Editor's Note:
Since Japanese Prime Minister Shinzo Abe retook the office from December 2012, Japan has started to shift its course to what China and others see as a dangerous path. The increasing turn to the right has drawn increasing worries from many of Japan's neighbors. Beijing argues that Japan's policies threaten "the postwar order." People's Daily invited several Chinese scholars to comment on this issue.
Huo Qicheng and Zhang Shibin, Japan specialists at the PLA Academy of Military Sciences
Abe's visit to the notorious Yasukuni Shrine on December 26 was nothing but an attempt to stir up the right-wing forces. It denied the outcome of WWII, and more importantly, challenged the post-WWII international order.
The war-linked shrine is actually a spiritual sanctuary of Abe's right-wing historical view. The visit was actually Abe's pilgrimage to honor his beliefs.
Under the influence of his family, which has close connections with right-wing ideology, Abe is determined to cast off "the burden of history," and readopted his grandfather's "state building" vision.
By winning favor from and depending on the right-wing groups, which are his main source of strength, Abe is gaining speed on this dangerous road.
Abe's right-wing historical view has also been applied to policymaking.
Domestically, he is trying to amend the peaceful constitution and expand Japan's military.
On the diplomatic front, Japan keeps provoking territorial disputes with its Asian neighbors, making this area face the highest tensions since WWII.
Abe's twisted historical view is only an illusion and is leading Japan in a hazardous direction. History has already proved that any attempt to defy human justice will be doomed to fail.
Jin Canrong and Wang Hao, respectively Associate Dean of and a PhD candidate at the School of International Studies of Renmin University of China
Abe compared the current China-Japan relations to those between the UK and Germany before WWI at the World Economic Forum in Davos in January. This comparison implies that Japan and China might engage in war. It is a wrong and dangerous implication.
It should be noted that the current international order is totally different from the one on the eve of WWI.
A century ago, social Darwinism was dominant in the international community, which made war become a major solution to conflicts.
Now negotiations have taken the place of violence in dealing with confrontation. Abe's statement is going against this trend.
The nature of China-Japan relations is also different from the relationship between the pre-WWI UK and Germany. China, a beneficiary of the postwar peace order, has no reason to change the status quo.
And Japan, a defeated country in WWII, cannot be compared to the UK before WWI.
What's more, it is Japan who always makes aggressive gestures. The right-wing groups have made Japan a troublemaker in Asia and the world. The reckless moves are being made to restore Japan to its status as a "normal country" by challenging the post-WWII order.
Abe playing the trick of a thief crying "stop thief" needs to be exposed, and the world should be on high alert continuously.

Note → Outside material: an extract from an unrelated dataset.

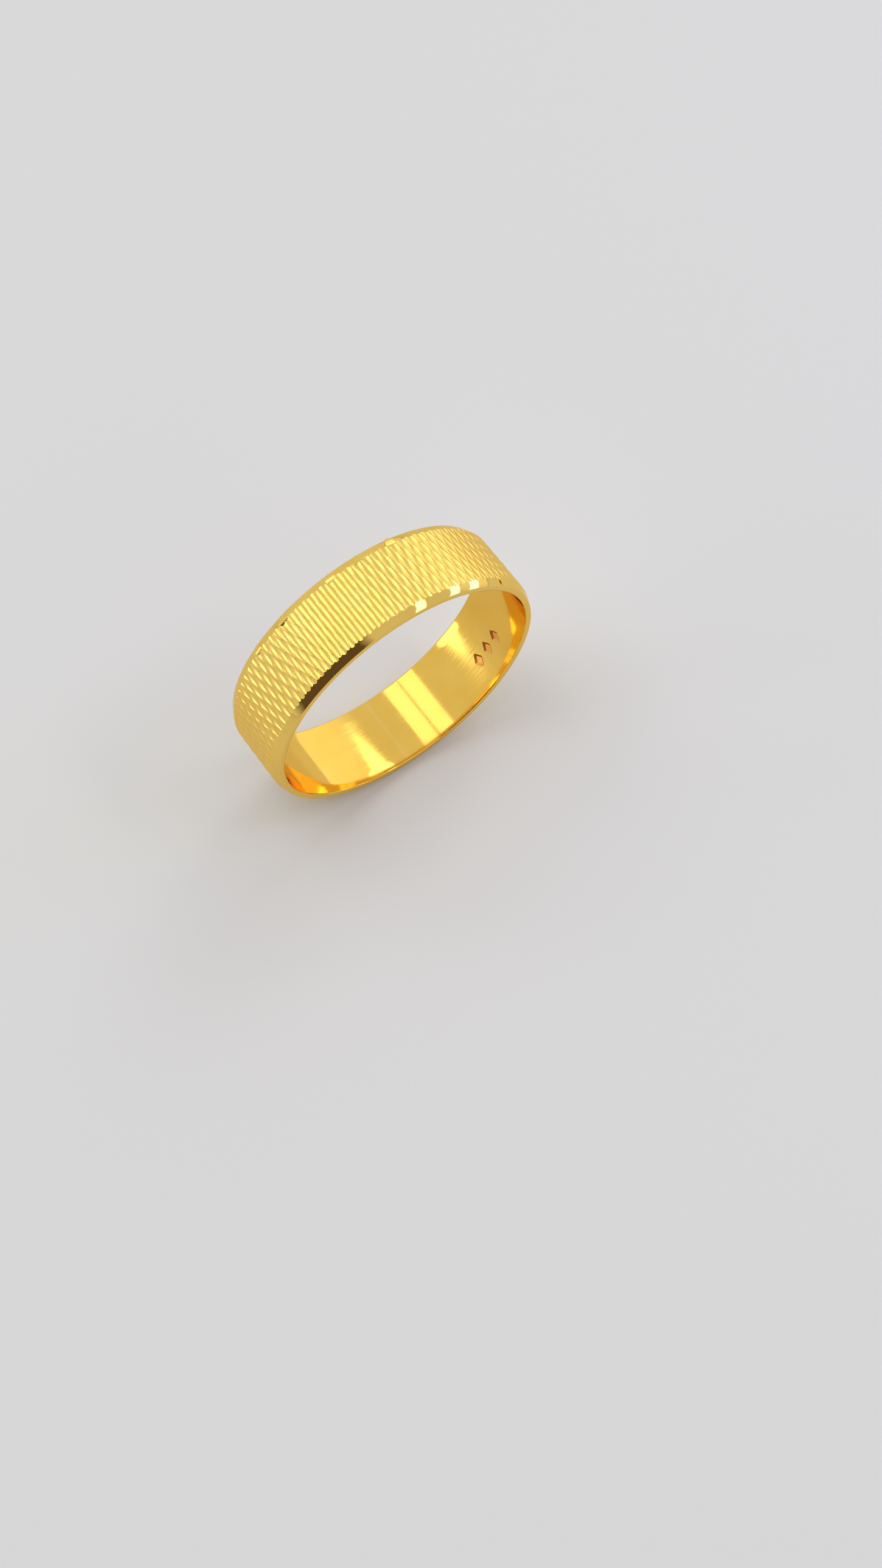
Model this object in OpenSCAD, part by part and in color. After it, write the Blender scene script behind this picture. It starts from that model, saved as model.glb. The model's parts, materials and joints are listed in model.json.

Liu Shigang, a Japan specialist at the PLA Academy of Military Sciences
Abe keeps asserting that amending the constitution is his lifelong political dream. If he has his way on this issue, such as allowing Japanese army to exercise collective self-defense, the foundation of the peaceful constitution would be shaken and the postwar order would be challenged.
Abe's two terms as the prime minister have been devoted to promoting the constitutional amendments. This is the key step for Japan to break away from the postwar order, as stated by Abe himself during his first term.
Amending the constitution will free Japan from the US-established framework to prevent Japan from returning to militarism, and it will make Japanese army a "normal" military power.
Once these basic objectives are realized, Japan would go further. But Japan's wishful thinking will not easily come into reality, because the order has been widely recognized by the global community.